Data Governance Gap: Regulatory Sandboxes Before Scale

India has a narrow but important window to establish testing and governance frameworks for AI-defined mobility systems before deployment complexity increases dramatically. This could include controlled regulatory sandboxes, explainability standards, incident reporting norms, behavioural audit trails, and sector-specific AI guidance for connected mobility. Frameworks built during the growth phase are far more effective than frameworks built after public failure.

Accountability as the Cross-Cutting Principle

Without robust governance, adaptive data systems risk undermining privacy, transparency, and user autonomy at scale.
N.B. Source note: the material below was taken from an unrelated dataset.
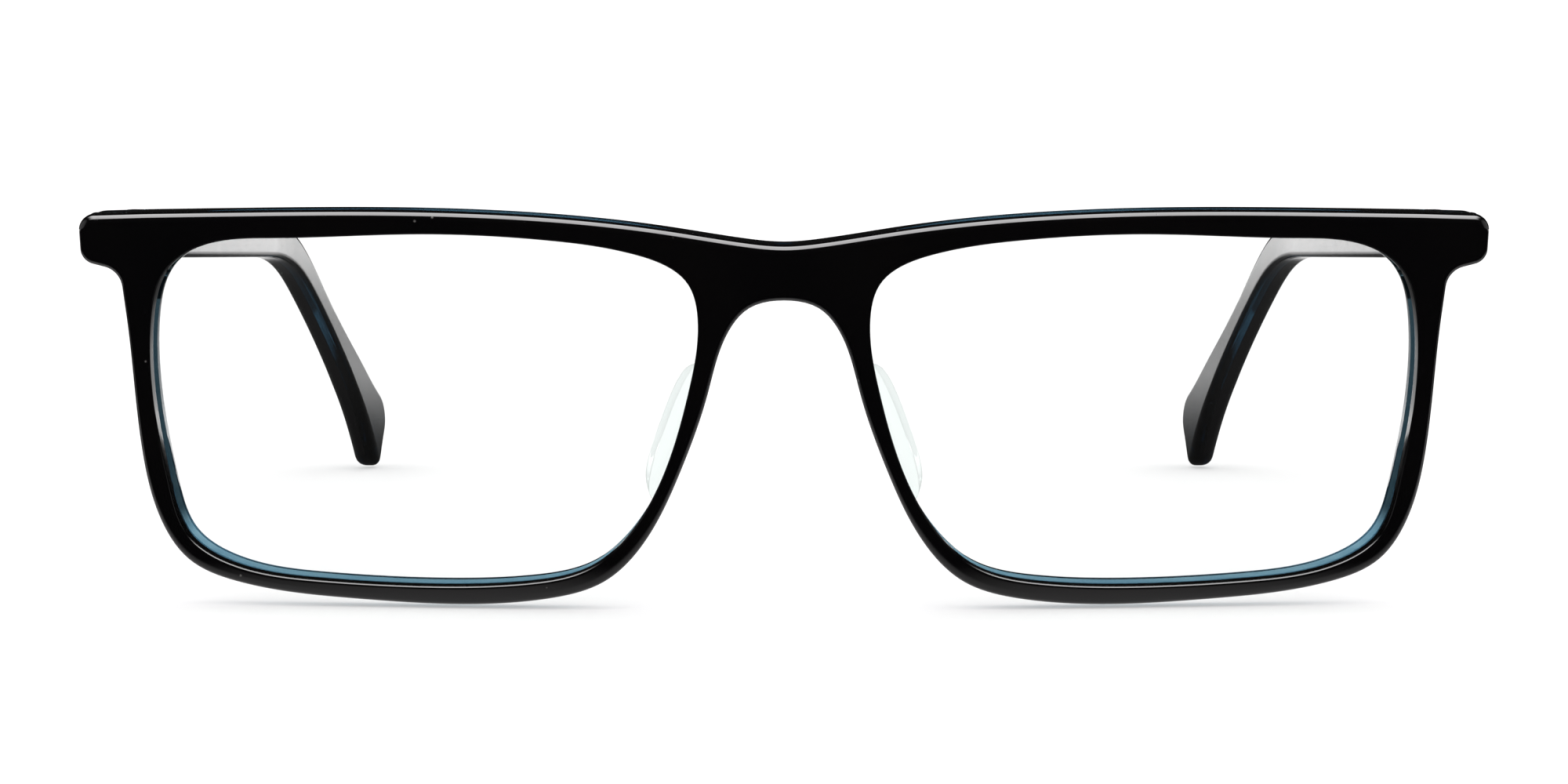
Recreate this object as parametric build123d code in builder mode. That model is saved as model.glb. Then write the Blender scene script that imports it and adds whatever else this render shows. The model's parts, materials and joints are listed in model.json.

The challenge is not whether adaptive intelligence should exist, but how it evolves transparently and accountably. Adaptive systems may ultimately outperform static ones, learning from fleet-wide safety events, changing road conditions, and environmental variability to improve safety and efficiency at scale.

India’s EV conversation often centres on charging infrastructure, battery economics, and range anxiety. Yet the deeper trust question lies in accountability: when vehicle intelligence evolves continuously, when behavioural systems adapt invisibly, and when algorithmic layers increasingly shape physical-world outcomes, “over the air” can no longer mean invisible and unquestioned. India has a rare opportunity to establish governance norms before adaptive vehicle intelligence reaches irreversible scale. The real test is whether industry, regulators, and standards bodies can define accountability proactively, rather than waiting for a crisis to do it for them.​​​​​​​​​​​​​​​​

Disclaimer:

The post presents insights and reflections drawn from individual experience. The views expressed are my own and should not be attributed to or considered representative of any organizations, employers or institutions I am currently or have previously been associated with.